Objectives: We sought to test the hypothesis that late recanalization of infarct-related coronary arteries (IRAs) improves long-term left ventricular (LV) function.
Background: Reperfusion within 24 h of an acute myocardial infarction (MI) has been shown to improve myocardial healing and to reduce infarct expansion. Uncontrolled data suggest that there may be a time window of several weeks for such an effect.
Methods: Sixteen asymptomatic patients 10 +/- 4 days after a first Q wave anterior wall MI with persistent left anterior descending coronary artery occlusion and infarct-zone akinesia were randomized to immediate (2 weeks) or delayed (3 months) angioplasty. Repeat catheterization and cardiac magnetic resonance imaging (MRI) were performed after 3 and 12 months.
Results: Angiography 3 months after MI revealed that LV ejection fraction (LVEF) had increased ([mean +/- SD] 54.4 +/- 4.3% vs. 63.9 +/- 7.4%, p < 0.01) as a result of improved regional function (p < 0.01) and LV end-systolic volume had decreased (p < 0.002), whereas LV end-diastolic volume remained unchanged. With delayed angioplasty, LVEF, infarct zone wall motion and LV volumes did not improve. Cardiac MRI at baseline and at 3 and 12 months confirmed these findings and extended them up to 1 year, indicating that delayed angioplasty could no longer improve LV function because of marked LV dilation (p < 0.01).
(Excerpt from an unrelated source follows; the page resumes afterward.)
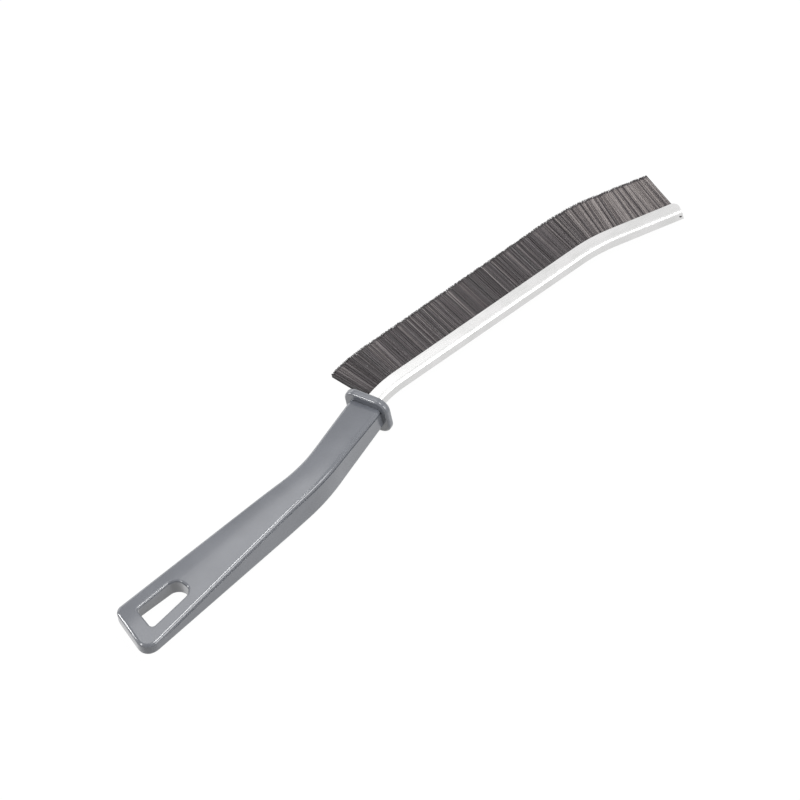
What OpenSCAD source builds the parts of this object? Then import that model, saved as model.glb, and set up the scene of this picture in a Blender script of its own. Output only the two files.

Immediate angioplasty had a high success rate, but restenosis (50%) was accompanied by new severe angina as a clinical indicator of salvaged myocardium, which did not occur after delayed angioplasty.
Conclusions: This pilot study in selected patients supports the hypothesis that myocardial viability persists ("hibernation") for 2 to 3 weeks but not for 3 months after MI, during which time it may be worthwhile to restore blood flow to a large myocardial territory, even in asymptomatic patients, to improve long-term LV function.